SOURCES OF THEOLOGY: REASON.

Sources of Theology, Reason and Revelation-Reason defined: Extent of its Discoveries respecting the Being and Attributes of God; Man's Relation to God; Creation; Providence; Morality; and the Immortality of the Soul-Reason insufficient to establish the Doctrines of natural Religion: totally silent respecting those of supernatural Religion--The just Office of Reason in Theology.

IN the preceding lecture, I endeavoured to give you a general view of the nature of theology, and pointed out its superiority to every other subject of study. As it treats of God and divine things, of our duty and our hopes, it is equally interesting to the learned and the unlearned. I showed you that it is distinguished into natural, and supernatural or revealed theology; and that of the latter there are three divisions,-didactic, polemic, and practical theology. Didactic theology explains the doctrines of religion, and states the proofs, or the arguments by which their truth is evinced. Polemic theology considers the controversies respecting those doctrines, and replies to the objections of adversaries. It is the business of practical theology to point out the improvement which should be made of the doctrines, by detailing the duties incumbent upon those who profess to receive them as true, and the motives which they supply to the faithful performance of these duties. I concluded by laying before you some of the qualifications for the study of theology; and I mentioned piety, without which the study, if not unsuccessful, will certainly be unprofitable; a competent share of human learning, which is indispensably necessary to eminence in your profession; and the love of truth, or a sincere desire to know the will of God, leading to candour and diligence in your inquiries.

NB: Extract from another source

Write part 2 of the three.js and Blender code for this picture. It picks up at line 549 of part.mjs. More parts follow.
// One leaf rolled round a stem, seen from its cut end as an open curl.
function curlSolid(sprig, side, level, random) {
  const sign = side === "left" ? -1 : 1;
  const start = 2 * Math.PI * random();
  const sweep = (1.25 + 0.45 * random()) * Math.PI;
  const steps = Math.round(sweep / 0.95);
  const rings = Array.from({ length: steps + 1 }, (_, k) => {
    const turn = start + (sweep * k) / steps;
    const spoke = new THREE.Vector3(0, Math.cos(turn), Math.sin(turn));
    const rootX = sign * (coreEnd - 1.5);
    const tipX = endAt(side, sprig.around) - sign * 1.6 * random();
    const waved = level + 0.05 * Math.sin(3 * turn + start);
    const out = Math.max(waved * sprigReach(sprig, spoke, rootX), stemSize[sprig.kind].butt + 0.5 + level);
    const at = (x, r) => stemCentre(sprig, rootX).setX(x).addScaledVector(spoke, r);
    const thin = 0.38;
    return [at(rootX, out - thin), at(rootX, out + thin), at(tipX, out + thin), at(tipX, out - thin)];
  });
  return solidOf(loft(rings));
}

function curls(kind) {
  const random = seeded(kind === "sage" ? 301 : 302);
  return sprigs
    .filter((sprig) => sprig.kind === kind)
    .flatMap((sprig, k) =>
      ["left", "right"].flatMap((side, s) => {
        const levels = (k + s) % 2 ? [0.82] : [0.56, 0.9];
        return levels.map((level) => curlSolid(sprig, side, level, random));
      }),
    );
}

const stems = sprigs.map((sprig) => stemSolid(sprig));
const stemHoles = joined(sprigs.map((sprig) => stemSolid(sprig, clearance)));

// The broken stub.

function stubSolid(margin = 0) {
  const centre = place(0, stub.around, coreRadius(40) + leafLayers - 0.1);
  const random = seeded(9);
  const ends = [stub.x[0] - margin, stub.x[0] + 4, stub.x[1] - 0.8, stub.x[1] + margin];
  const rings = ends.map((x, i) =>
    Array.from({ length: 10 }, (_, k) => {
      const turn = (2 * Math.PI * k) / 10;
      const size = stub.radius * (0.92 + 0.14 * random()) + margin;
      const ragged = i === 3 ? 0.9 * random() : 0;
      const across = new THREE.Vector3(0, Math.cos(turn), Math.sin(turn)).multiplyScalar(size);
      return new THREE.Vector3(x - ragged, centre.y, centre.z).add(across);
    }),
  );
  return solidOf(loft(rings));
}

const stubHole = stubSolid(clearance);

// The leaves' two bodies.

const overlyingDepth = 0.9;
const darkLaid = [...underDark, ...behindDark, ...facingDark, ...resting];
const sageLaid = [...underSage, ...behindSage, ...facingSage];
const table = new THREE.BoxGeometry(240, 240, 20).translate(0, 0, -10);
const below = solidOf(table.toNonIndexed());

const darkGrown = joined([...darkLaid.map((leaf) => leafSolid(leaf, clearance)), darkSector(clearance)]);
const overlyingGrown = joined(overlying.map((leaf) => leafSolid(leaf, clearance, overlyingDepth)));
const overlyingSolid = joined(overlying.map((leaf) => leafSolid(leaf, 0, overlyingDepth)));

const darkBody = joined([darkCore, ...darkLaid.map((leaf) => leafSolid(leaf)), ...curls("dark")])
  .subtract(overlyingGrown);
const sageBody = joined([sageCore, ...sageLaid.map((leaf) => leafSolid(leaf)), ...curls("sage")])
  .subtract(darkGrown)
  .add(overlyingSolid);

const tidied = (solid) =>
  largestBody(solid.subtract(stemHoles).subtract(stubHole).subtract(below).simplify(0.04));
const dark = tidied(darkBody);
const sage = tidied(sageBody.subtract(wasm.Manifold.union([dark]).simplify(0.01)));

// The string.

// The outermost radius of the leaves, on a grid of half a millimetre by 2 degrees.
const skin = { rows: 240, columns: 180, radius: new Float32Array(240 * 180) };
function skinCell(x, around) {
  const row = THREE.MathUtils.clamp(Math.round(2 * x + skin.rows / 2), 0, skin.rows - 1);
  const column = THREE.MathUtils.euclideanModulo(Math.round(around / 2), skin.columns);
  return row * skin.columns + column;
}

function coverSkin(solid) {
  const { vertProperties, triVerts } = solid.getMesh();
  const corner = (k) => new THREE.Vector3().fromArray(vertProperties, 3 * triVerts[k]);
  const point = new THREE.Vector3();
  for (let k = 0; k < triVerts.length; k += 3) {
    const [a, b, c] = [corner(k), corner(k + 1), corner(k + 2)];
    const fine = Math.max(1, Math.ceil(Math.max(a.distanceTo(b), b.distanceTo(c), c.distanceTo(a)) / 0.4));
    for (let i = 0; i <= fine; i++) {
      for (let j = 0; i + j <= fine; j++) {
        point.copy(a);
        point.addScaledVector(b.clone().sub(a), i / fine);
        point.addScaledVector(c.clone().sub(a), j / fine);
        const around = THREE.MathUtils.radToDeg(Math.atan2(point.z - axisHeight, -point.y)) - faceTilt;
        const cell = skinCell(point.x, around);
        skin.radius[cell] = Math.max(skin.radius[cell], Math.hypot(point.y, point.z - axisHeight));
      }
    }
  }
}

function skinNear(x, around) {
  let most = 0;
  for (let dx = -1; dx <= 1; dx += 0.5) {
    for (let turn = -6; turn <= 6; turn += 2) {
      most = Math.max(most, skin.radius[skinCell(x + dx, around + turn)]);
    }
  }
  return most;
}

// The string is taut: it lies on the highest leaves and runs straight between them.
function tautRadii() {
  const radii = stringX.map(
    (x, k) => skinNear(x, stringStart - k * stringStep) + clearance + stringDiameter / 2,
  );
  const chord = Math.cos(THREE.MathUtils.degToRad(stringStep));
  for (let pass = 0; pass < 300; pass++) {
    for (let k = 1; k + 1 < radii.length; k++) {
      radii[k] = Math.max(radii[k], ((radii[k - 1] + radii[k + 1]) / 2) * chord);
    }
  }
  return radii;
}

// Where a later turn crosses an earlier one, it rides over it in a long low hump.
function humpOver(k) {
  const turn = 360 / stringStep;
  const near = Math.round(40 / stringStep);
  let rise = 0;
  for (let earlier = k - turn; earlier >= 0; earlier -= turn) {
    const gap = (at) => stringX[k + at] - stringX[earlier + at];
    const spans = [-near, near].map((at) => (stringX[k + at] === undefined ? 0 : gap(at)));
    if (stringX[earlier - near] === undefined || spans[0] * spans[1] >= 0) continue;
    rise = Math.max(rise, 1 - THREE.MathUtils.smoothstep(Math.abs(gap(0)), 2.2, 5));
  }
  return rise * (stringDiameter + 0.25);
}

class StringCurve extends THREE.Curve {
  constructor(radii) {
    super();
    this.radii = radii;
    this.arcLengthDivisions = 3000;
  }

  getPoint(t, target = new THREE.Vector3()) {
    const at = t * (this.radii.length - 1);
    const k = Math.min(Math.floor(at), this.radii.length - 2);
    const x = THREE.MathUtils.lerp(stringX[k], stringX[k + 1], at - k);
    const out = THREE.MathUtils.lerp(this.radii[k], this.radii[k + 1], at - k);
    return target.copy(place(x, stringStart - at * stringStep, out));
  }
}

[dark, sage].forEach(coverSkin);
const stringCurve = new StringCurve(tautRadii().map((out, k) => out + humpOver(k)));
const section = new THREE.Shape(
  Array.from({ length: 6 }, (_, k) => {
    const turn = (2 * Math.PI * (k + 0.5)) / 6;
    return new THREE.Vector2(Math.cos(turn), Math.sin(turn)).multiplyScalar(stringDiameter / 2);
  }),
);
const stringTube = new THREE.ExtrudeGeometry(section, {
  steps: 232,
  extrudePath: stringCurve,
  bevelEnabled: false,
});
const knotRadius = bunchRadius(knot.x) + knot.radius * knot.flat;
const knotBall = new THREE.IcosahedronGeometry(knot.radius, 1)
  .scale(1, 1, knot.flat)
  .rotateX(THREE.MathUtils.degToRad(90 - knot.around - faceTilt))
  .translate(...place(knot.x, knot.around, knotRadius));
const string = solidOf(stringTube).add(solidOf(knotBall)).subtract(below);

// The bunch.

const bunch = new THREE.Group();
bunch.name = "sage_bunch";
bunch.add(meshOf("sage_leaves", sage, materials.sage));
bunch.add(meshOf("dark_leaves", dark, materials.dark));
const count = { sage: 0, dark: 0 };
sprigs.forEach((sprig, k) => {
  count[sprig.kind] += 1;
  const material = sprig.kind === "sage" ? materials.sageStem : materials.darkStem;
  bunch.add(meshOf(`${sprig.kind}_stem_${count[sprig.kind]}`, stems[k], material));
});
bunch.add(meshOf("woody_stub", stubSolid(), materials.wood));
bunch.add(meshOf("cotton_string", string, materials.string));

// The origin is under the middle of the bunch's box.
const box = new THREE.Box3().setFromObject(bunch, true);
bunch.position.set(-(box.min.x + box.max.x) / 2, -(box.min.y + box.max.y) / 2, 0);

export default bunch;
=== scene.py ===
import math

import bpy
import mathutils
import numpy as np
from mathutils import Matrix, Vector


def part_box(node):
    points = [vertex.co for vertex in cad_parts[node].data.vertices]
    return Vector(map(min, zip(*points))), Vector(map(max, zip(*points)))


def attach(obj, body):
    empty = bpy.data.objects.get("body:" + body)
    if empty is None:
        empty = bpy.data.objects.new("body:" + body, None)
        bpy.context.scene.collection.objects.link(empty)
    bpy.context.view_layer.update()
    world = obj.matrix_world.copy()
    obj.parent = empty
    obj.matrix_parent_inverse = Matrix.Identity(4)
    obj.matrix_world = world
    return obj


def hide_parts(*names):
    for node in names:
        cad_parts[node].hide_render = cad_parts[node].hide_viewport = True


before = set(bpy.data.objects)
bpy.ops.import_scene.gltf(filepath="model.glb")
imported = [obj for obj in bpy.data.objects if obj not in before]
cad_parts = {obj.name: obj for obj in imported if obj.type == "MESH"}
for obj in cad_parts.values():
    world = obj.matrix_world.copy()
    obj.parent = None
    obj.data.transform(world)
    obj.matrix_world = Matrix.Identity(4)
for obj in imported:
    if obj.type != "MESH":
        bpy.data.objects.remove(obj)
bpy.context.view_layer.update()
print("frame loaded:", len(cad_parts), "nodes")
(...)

Let us now proceed to inquire what are the sources of theology; or, in other words, what are the sources from which our knowledge of it is derived. These are reason and revelation. Here our attention is demanded to such questions as these-Whether reason and revelation are both necessary? If only one, whether is it reason or revelation? and, lastly, if reason alone is insufficient, how far its discoveries extend, and what are its defects, which are supplied by revelation?

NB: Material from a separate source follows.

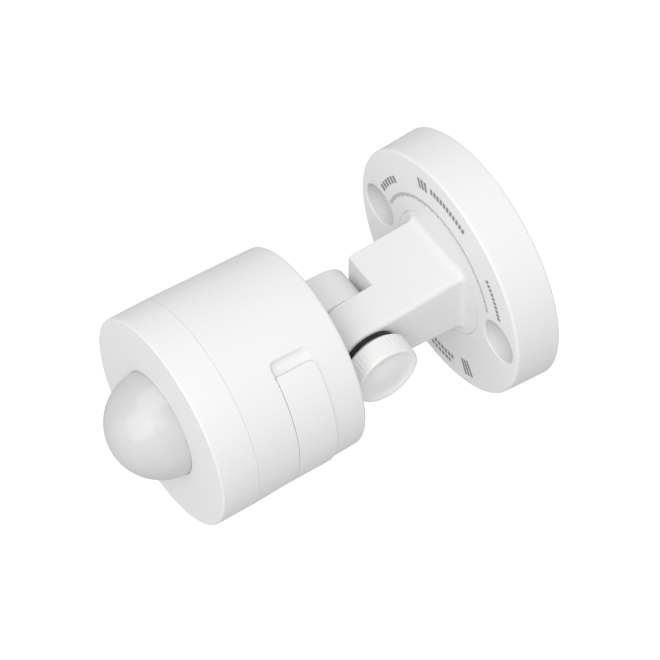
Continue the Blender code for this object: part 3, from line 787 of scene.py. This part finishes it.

Reason signifies, in this place, the intellectual and moral faculties of man, exercised without any supernatural assistance in the investigation of religion. Whether under its guidance he can attain all the knowledge which is necessary to conduct him to virtue and happiness, is the great subject of controversy between infidels and Christians. There is another dispute, among Christians themselves, with respect to the degree of its ability; while some maintain that it can discover the doctrines of what is called natural religion, others affirm that these could not be known without the aid of revelation.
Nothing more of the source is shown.